• WORK TO COMPLETE:
Reproduce verbatim the lines up to and including the one with "np.column_stack([x, rise]), half[MEDIAL][::-1]])", starting from the first.

———

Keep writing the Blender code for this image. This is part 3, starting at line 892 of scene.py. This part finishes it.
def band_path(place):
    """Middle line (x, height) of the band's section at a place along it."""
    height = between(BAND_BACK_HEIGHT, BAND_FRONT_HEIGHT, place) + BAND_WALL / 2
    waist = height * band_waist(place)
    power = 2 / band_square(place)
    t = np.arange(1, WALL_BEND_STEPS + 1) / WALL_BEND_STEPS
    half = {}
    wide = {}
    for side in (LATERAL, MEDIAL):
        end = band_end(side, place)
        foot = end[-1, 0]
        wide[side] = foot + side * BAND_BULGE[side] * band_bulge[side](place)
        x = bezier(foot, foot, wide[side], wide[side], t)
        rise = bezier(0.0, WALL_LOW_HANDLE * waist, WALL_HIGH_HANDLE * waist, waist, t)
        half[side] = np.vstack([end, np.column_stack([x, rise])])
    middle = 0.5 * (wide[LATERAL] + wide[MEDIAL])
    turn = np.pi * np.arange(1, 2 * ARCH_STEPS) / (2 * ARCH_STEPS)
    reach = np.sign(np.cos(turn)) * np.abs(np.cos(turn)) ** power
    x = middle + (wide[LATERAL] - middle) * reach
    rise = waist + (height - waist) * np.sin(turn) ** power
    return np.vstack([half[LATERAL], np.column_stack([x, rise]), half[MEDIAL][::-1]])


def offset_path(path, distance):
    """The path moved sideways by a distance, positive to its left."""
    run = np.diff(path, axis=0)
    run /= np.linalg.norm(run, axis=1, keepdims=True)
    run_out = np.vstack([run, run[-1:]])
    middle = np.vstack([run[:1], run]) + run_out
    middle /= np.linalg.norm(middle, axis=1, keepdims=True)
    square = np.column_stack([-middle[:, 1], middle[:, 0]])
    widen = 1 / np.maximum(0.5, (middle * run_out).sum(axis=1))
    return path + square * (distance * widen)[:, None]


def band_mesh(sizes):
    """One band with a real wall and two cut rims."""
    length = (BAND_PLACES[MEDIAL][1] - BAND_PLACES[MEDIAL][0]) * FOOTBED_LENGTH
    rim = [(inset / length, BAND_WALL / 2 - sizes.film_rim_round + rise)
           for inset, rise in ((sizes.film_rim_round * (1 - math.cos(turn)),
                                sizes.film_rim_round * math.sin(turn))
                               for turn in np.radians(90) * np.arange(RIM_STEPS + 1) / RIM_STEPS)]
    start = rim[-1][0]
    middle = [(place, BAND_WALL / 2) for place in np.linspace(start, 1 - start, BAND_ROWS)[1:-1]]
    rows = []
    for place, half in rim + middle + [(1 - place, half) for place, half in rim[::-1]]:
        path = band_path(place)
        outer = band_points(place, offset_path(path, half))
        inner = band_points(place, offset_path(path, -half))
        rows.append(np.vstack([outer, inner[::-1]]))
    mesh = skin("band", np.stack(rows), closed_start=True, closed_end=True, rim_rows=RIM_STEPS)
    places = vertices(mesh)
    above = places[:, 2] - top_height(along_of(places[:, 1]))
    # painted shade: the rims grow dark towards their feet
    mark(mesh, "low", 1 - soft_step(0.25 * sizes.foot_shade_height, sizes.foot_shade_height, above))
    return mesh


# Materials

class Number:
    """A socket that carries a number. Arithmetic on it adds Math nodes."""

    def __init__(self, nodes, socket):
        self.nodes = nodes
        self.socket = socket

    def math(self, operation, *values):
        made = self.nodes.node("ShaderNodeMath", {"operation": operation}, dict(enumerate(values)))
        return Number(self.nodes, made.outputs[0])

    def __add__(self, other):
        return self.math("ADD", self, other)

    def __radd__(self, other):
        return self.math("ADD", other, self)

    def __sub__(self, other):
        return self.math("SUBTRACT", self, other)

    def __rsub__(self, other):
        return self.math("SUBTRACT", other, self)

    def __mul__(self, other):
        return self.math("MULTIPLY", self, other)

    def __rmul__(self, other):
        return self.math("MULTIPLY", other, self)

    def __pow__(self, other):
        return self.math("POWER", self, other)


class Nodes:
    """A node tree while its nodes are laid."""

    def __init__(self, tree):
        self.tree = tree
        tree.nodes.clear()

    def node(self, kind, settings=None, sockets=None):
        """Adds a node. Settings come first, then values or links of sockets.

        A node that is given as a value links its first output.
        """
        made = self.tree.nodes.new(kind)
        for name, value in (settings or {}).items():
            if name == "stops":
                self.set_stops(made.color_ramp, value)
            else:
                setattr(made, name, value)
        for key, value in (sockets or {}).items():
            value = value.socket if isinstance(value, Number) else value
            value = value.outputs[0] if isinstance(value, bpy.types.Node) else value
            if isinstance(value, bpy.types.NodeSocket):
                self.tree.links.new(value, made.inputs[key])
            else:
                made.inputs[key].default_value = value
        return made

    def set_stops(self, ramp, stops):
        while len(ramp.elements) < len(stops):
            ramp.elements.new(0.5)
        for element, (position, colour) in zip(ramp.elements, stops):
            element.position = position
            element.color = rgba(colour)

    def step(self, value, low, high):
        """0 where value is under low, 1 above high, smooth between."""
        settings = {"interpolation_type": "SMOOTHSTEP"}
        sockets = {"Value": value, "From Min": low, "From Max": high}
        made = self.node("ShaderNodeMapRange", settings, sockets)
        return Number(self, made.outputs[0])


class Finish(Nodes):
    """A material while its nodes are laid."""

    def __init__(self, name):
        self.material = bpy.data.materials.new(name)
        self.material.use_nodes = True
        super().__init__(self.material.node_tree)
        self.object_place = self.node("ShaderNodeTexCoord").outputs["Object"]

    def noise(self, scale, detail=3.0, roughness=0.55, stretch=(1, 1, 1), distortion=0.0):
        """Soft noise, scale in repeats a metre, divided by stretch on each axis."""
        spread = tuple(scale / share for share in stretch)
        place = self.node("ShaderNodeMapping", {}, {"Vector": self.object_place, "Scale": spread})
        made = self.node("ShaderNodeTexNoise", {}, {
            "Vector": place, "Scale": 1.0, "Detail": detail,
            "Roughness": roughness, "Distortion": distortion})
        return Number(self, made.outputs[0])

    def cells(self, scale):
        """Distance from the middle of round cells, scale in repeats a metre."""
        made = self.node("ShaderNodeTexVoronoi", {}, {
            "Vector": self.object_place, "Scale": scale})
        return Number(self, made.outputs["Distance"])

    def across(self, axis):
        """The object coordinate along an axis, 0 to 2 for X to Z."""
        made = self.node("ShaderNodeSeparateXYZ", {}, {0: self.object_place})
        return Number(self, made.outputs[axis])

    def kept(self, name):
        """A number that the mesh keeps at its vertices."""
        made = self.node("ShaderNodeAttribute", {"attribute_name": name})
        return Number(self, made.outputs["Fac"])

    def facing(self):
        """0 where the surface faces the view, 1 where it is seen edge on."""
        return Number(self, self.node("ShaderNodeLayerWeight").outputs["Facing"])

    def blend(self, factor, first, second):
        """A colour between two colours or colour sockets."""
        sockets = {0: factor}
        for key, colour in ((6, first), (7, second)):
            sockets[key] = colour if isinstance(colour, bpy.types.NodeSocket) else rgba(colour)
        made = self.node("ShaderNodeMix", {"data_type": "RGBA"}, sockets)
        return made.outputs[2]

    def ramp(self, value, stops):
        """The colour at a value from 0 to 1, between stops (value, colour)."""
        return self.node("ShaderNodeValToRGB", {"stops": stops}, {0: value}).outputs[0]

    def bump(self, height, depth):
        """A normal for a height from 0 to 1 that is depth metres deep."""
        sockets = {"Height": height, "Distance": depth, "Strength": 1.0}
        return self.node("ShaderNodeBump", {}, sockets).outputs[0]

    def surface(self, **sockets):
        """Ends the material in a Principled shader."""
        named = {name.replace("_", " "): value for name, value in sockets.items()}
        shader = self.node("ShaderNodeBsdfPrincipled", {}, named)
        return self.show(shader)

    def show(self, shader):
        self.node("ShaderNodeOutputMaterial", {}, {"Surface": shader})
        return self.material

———

• SOLUTION TO THIS TASK:
Keep writing the Blender code for this image. This is part 3, starting at line 892 of scene.py. This part finishes it.
def band_path(place):
    """Middle line (x, height) of the band's section at a place along it."""
    height = between(BAND_BACK_HEIGHT, BAND_FRONT_HEIGHT, place) + BAND_WALL / 2
    waist = height * band_waist(place)
    power = 2 / band_square(place)
    t = np.arange(1, WALL_BEND_STEPS + 1) / WALL_BEND_STEPS
    half = {}
    wide = {}
    for side in (LATERAL, MEDIAL):
        end = band_end(side, place)
        foot = end[-1, 0]
        wide[side] = foot + side * BAND_BULGE[side] * band_bulge[side](place)
        x = bezier(foot, foot, wide[side], wide[side], t)
        rise = bezier(0.0, WALL_LOW_HANDLE * waist, WALL_HIGH_HANDLE * waist, waist, t)
        half[side] = np.vstack([end, np.column_stack([x, rise])])
    middle = 0.5 * (wide[LATERAL] + wide[MEDIAL])
    turn = np.pi * np.arange(1, 2 * ARCH_STEPS) / (2 * ARCH_STEPS)
    reach = np.sign(np.cos(turn)) * np.abs(np.cos(turn)) ** power
    x = middle + (wide[LATERAL] - middle) * reach
    rise = waist + (height - waist) * np.sin(turn) ** power
    return np.vstack([half[LATERAL], np.column_stack([x, rise]), half[MEDIAL][::-1]])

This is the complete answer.